** Begin **

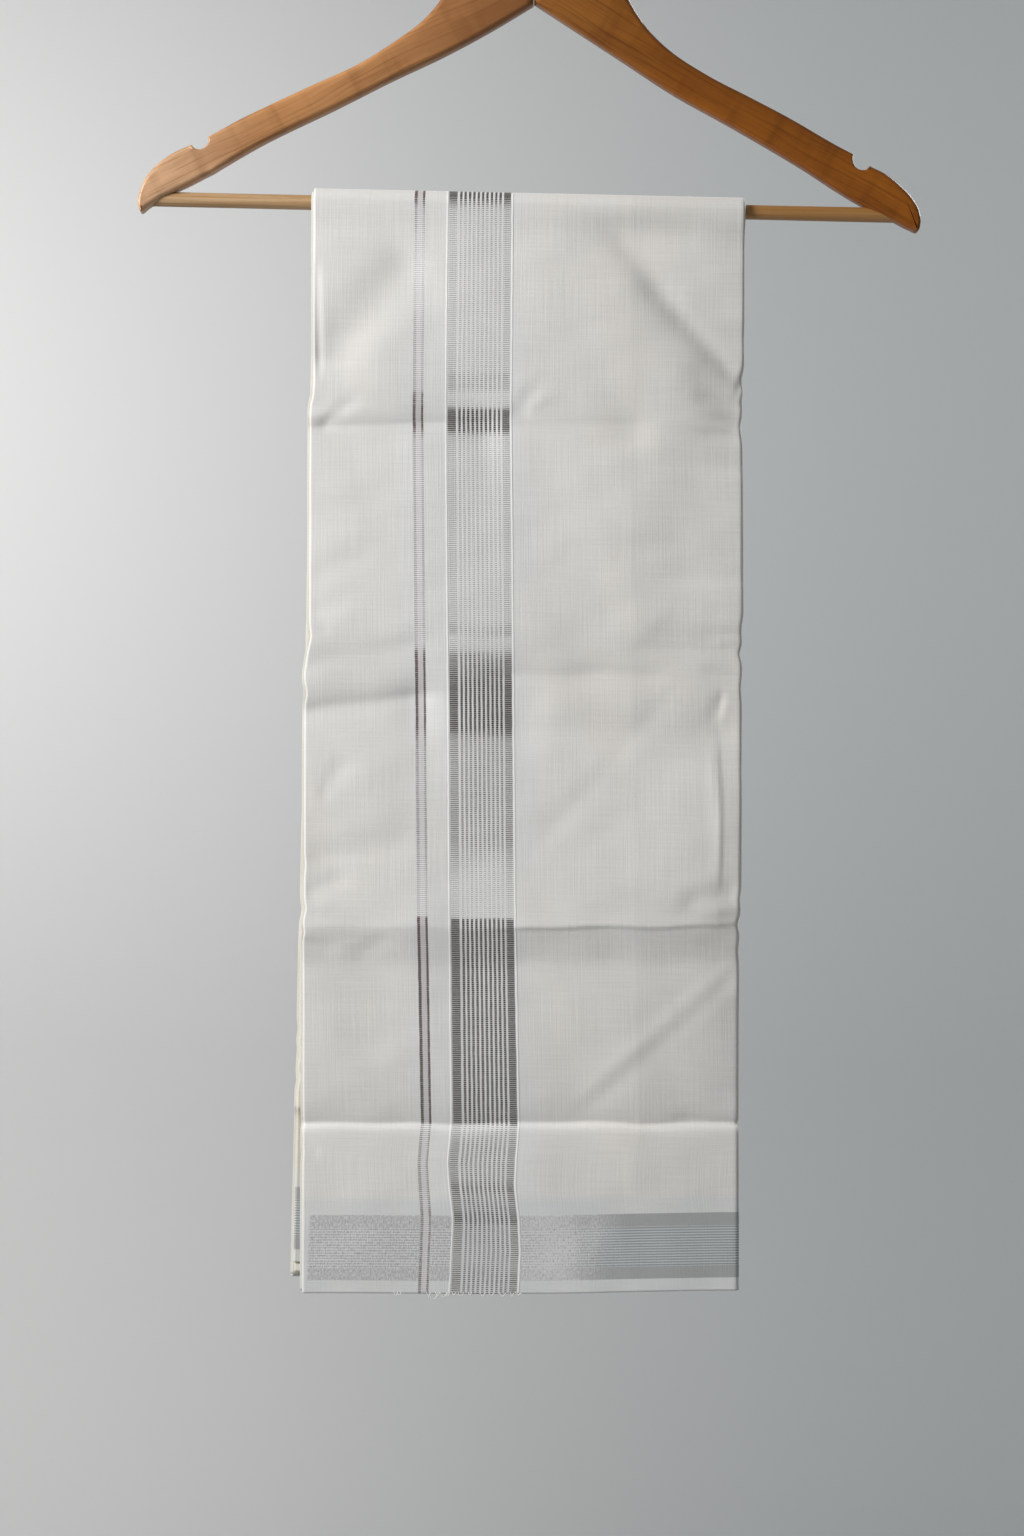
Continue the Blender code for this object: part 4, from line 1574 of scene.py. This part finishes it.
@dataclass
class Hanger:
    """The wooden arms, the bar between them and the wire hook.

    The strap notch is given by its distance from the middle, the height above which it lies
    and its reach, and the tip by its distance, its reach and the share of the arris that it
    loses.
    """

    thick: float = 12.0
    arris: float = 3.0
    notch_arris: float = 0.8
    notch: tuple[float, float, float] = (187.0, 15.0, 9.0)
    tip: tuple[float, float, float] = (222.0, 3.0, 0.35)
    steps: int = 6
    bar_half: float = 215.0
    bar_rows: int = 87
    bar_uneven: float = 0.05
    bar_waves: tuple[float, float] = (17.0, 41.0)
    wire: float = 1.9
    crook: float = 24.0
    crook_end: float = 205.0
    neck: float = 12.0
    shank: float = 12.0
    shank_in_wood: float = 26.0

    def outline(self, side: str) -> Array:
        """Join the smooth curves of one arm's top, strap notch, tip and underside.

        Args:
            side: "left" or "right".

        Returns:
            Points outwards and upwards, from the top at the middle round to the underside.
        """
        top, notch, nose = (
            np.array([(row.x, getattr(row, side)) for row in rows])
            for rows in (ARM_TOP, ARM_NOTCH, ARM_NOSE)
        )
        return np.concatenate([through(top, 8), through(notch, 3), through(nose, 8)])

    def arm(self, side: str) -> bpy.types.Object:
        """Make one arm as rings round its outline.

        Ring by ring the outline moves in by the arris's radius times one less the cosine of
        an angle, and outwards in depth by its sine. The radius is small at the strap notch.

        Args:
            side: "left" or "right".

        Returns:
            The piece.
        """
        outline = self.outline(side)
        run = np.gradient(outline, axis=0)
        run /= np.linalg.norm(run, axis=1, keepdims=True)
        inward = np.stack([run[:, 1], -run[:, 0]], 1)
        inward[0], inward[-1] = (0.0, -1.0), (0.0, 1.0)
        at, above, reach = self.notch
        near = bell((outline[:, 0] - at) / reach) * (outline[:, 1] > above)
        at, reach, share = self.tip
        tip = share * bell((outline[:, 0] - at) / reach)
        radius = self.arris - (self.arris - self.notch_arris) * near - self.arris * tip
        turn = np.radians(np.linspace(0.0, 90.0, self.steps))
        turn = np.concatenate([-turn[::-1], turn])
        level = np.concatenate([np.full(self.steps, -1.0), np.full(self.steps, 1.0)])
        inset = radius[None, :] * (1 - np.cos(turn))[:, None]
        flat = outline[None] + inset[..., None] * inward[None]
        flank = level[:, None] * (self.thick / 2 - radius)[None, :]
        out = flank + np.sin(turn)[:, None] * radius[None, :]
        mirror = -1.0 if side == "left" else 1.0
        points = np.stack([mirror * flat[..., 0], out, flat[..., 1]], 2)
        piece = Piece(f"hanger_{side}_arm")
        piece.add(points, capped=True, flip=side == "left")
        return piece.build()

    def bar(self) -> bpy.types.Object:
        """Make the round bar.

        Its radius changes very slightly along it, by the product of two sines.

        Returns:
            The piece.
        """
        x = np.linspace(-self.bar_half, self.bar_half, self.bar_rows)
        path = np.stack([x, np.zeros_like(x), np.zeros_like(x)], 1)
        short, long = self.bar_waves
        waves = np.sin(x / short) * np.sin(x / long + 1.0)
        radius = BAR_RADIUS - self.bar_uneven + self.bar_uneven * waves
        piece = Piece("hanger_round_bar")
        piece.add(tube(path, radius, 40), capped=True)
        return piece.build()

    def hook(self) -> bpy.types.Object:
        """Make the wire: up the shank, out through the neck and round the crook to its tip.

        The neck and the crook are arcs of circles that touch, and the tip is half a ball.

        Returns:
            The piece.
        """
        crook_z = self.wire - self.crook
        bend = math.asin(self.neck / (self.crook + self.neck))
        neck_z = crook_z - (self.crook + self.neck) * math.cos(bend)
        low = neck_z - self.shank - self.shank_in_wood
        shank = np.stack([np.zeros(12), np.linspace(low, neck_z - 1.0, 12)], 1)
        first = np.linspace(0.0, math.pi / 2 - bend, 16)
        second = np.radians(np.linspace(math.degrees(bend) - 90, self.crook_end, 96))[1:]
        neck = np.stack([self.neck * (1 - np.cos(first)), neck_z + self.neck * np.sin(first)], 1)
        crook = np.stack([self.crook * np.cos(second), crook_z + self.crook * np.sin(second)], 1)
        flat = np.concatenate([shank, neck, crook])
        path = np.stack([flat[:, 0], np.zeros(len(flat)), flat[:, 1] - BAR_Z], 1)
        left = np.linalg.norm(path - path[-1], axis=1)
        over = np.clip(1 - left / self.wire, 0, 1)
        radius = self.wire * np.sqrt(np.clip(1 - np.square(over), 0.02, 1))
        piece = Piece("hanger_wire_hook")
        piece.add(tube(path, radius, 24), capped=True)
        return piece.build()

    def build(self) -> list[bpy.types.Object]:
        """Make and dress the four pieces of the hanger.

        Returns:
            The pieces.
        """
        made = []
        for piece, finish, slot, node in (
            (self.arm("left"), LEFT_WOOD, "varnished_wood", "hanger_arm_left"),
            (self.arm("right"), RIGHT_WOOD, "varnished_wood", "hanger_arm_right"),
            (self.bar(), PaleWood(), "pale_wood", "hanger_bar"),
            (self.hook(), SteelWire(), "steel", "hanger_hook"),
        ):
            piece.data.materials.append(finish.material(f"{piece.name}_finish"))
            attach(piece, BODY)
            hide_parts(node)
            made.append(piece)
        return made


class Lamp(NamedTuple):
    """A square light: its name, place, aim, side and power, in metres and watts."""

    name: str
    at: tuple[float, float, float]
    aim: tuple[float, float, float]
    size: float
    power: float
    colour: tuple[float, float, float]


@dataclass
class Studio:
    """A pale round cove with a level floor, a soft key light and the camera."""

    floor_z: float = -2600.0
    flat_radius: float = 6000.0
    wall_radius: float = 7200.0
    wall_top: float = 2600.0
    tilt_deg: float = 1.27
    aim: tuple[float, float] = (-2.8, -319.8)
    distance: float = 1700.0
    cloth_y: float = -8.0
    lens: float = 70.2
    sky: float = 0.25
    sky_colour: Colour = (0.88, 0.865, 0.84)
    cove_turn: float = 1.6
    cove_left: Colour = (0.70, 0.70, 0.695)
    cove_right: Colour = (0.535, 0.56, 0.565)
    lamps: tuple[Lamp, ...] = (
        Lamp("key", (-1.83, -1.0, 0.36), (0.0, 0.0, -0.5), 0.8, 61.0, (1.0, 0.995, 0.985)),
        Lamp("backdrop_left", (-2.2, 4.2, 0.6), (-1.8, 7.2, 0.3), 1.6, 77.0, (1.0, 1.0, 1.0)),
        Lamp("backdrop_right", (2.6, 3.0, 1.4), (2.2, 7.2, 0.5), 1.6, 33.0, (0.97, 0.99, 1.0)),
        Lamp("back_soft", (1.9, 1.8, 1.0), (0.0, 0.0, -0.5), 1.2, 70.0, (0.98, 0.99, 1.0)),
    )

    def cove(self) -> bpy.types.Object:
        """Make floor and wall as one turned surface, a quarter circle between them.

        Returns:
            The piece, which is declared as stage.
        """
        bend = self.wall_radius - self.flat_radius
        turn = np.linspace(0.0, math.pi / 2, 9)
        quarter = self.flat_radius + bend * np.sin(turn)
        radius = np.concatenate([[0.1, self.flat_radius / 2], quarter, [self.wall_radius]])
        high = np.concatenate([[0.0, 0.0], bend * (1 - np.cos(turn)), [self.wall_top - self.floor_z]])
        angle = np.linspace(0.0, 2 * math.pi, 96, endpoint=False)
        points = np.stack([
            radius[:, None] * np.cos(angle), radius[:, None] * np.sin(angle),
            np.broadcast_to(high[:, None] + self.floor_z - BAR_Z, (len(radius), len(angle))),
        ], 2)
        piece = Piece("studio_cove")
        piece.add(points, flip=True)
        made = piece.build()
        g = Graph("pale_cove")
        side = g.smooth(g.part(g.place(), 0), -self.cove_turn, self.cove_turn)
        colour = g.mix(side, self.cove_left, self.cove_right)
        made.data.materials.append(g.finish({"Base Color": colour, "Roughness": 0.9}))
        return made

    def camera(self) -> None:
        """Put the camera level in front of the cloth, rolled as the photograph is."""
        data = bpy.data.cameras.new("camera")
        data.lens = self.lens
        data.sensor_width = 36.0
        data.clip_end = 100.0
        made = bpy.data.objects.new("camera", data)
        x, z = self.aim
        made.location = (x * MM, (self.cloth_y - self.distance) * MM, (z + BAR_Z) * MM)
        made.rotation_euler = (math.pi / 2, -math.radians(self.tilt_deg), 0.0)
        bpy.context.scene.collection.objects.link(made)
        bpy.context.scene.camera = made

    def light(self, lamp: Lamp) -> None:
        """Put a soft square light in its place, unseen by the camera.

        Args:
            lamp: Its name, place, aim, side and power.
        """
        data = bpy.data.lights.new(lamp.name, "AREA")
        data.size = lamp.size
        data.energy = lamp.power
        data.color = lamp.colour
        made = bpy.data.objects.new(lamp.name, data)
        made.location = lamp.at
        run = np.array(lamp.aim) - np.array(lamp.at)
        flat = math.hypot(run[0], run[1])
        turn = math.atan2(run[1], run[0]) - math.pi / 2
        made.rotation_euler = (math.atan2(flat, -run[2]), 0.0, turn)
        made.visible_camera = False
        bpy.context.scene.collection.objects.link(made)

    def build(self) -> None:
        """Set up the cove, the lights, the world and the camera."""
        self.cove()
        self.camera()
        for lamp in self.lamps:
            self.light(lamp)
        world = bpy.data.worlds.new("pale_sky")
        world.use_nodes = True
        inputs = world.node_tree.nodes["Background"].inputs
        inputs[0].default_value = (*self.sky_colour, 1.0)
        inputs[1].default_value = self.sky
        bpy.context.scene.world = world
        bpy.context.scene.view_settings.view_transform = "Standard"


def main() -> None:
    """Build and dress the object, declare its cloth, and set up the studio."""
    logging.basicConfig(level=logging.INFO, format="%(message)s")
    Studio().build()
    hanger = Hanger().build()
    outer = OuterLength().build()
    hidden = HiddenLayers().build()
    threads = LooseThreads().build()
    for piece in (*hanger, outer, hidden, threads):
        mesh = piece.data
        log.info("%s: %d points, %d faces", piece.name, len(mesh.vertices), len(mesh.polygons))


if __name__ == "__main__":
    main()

** End **

All lines in the listing above from the line containing "hide_parts(node)" to the line containing "pale round cove", inclusive, should be retyped exactly; no other lines should appear.

            hide_parts(node)
            made.append(piece)
        return made


class Lamp(NamedTuple):
    """A square light: its name, place, aim, side and power, in metres and watts."""

    name: str
    at: tuple[float, float, float]
    aim: tuple[float, float, float]
    size: float
    power: float
    colour: tuple[float, float, float]


@dataclass
class Studio:
    """A pale round cove with a level floor, a soft key light and the camera."""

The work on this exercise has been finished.